● **Task statement**
Gather up all lines that carry the word "bodies".

— START —

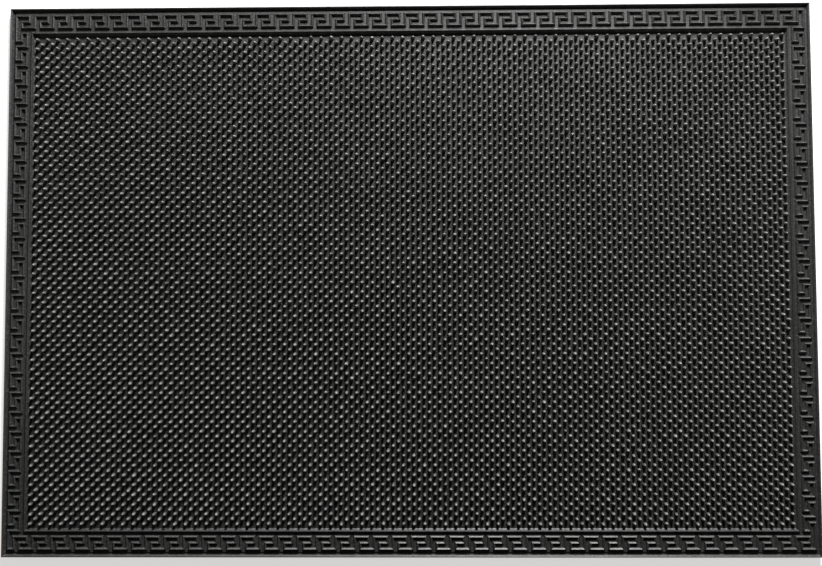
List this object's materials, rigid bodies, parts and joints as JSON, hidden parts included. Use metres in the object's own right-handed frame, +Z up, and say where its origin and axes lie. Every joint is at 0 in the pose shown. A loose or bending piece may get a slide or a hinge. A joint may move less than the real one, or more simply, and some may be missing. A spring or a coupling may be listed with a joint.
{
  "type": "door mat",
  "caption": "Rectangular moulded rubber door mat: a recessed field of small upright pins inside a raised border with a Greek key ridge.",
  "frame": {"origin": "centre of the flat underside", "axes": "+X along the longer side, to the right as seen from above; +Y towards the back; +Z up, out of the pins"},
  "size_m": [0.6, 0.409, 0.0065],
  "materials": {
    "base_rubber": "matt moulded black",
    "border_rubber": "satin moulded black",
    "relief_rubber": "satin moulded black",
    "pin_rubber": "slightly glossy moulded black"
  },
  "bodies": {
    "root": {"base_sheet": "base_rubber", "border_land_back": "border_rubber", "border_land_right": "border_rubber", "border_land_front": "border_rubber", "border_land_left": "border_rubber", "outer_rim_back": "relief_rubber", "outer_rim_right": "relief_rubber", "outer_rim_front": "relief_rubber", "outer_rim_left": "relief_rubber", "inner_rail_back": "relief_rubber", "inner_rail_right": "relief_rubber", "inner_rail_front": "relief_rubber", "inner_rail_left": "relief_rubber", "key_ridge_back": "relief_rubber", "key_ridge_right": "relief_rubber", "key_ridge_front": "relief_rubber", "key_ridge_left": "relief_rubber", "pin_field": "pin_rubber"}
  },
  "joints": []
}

— END —

● **Result below**
List this object's materials, rigid bodies, parts and joints as JSON, hidden parts included. Use metres in the object's own right-handed frame, +Z up, and say where its origin and axes lie. Every joint is at 0 in the pose shown. A loose or bending piece may get a slide or a hinge. A joint may move less than the real one, or more simply, and some may be missing. A spring or a coupling may be listed with a joint.
  "bodies": {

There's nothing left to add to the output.